We found one reason why vacuuming didn't always work for us - we had
long running transactions - in addition to killing the vacuum, it did
really nasty things to the performance in general.

To check for those transactions, I think it's needed to turn on
stats_command_string in the config.

I use this query to check:

select * from pg_stat_activity where current_query<>'<IDLE>' order by
query_start ;

If you spot any "<IDLE> in transaction" with an old query_start
timestamp, then that's most probably the reason.

Long running transactions doesn't have to be idle ... check the pg_locks
view for the lowest transactionid and compare (through the pid) with the
pg_stat_activity view to find the actual backend.

> However, we still are suffering a gradual decrease in performance over
> time - or so the application engineers claim. The DBA and I have been
> banging our heads against this for a month.

We're having the same issues, so we do the dumping and restoring every
now and then to be sure everything is properly cleaned up. With 8.1.

> 1) How does one define 'performance' anyway? Is it average time to
> complete a query? If so, what kind of query? Is it some other metric?

We have the same kind of problem, and the project leader (I sometimes
refer him as the "bottleneck" ;-) is most concerned about iowait at our
cpu graphs. Anyway, we do have other measures:

- our applications does log the duration of each request towards the
application as well as each query towards the database. If the
request (this is web servers) is taking "too long" time, it's logged
as error instead of debug. If a significant number of such errors
is due to database calls taking too much time, then the performance
is bad. Unfortunately, we have no way to automate such checking.

- I've setting up two scripts pinging that pg_stat_activity view every
now and then, logging how much "gruff" it finds there. Those two
scripts are eventually to be merged. One is simply logging what it
finds, the other is a plugin system to the Munin graphing package.

I've thrown the scripts we use out here:

http://oppetid.no/~tobixen/pg_activity_log.txt
http://oppetid.no/~tobixen/pg_activity.munin.txt

(I had to rename them to .txt to get the web server to play along).

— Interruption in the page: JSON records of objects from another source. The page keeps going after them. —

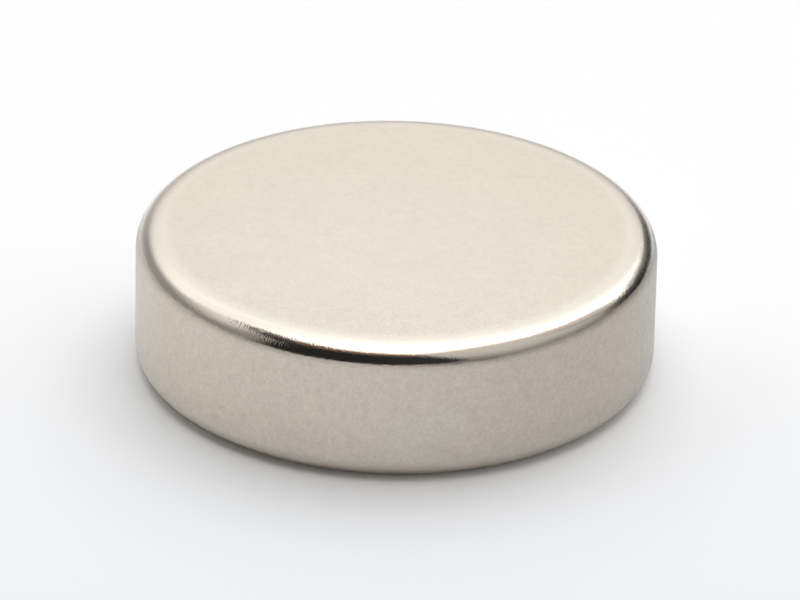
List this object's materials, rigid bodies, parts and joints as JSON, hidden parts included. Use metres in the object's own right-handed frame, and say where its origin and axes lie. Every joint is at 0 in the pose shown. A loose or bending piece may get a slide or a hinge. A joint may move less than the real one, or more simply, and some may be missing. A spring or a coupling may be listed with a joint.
{
  "type": "disc magnet",
  "caption": "Plain round disc magnet with flat satin faces and polished rounded rims, for holding, latching or setting into a pocket.",
  "frame": {"origin": "centre of the lower flat face, on the disc's axis", "axes": "+Z along the disc's axis, out through the upper face; +X and +Y lie across the disc, which is round, so their direction is free"},
  "size_m": [0.025, 0.025, 0.007],
  "materials": {
    "nickel_plating": "bright nickel plating, satin on the ground faces and side wall, polished on the rounded rims"
  },
  "bodies": {
    "root": {"magnet_disc": "nickel_plating"}
  },
  "joints": []
}
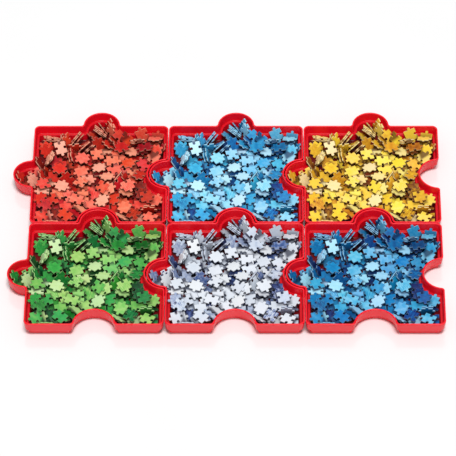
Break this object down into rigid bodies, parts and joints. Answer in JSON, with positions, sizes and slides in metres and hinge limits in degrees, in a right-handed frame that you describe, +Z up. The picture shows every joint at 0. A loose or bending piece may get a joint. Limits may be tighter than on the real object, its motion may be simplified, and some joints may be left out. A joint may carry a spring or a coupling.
{
  "type": "jigsaw puzzle sorting tray set",
  "caption": "Set of interlocking jigsaw-shaped stacking trays in two rows, each holding a heap of loose jigsaw pieces sorted by colour.",
  "frame": {"origin": "middle of the set's overall box, tabs included, on the surface the trays stand on", "axes": "+X to the right along the three columns, +Y from the front row to the back row, +Z up"},
  "size_m": [0.627, 0.427, 0.0266],
  "materials": {
    "tray_plastic": "satin gloss",
    "red_pieces": "printed, matt",
    "light_blue_pieces": "printed, matt",
    "yellow_pieces": "printed, matt",
    "green_pieces": "printed, matt",
    "white_pieces": "printed, matt",
    "dark_blue_pieces": "printed, matt"
  },
  "bodies": {
    "back_left": {"tray_back_left": "tray_plastic", "red_pieces": "red_pieces"},
    "back_center": {"tray_back_center": "tray_plastic", "light_blue_pieces": "light_blue_pieces"},
    "back_right": {"tray_back_right": "tray_plastic", "yellow_pieces": "yellow_pieces"},
    "front_left": {"tray_front_left": "tray_plastic", "green_pieces": "green_pieces"},
    "front_center": {"tray_front_center": "tray_plastic", "white_pieces": "white_pieces"},
    "front_right": {"tray_front_right": "tray_plastic", "dark_blue_pieces": "dark_blue_pieces"}
  },
  "joints": [
    {"name": "lift_back_left", "type": "slide", "parent": "front_center", "child": "back_left", "axis": [0, 0, 1], "range_m": [0, 0.06]},
    {"name": "lift_back_center", "type": "slide", "parent": "front_center", "child": "back_center", "axis": [0, 0, 1], "range_m": [0, 0.06]},
    {"name": "lift_back_right", "type": "slide", "parent": "front_center", "child": "back_right", "axis": [0, 0, 1], "range_m": [0, 0.06]},
    {"name": "lift_front_left", "type": "slide", "parent": "front_center", "child": "front_left", "axis": [0, 0, 1], "range_m": [0, 0.06]},
    {"name": "lift_front_right", "type": "slide", "parent": "front_center", "child": "front_right", "axis": [0, 0, 1], "range_m": [0, 0.06]}
  ]
}
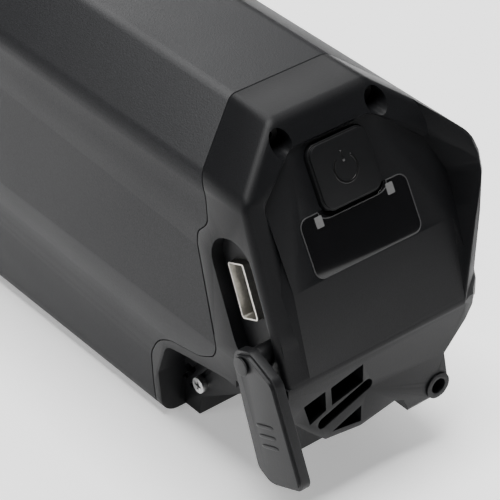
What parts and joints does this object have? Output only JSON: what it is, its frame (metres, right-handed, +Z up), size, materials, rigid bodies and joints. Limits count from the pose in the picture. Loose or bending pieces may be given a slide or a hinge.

Those are very as-is, should certainly be modified a bit to fit to any
other production environment. :-)

The pg_activity_log dumps a single number indicating the "stress level"
of the database to a file. I think this stress number, when taking out
i.e. the 20% worst numbers from the file for each day, can indicate
something about the performance of the database server. However, I
haven't had the chance to discuss it with the bottleneck yet.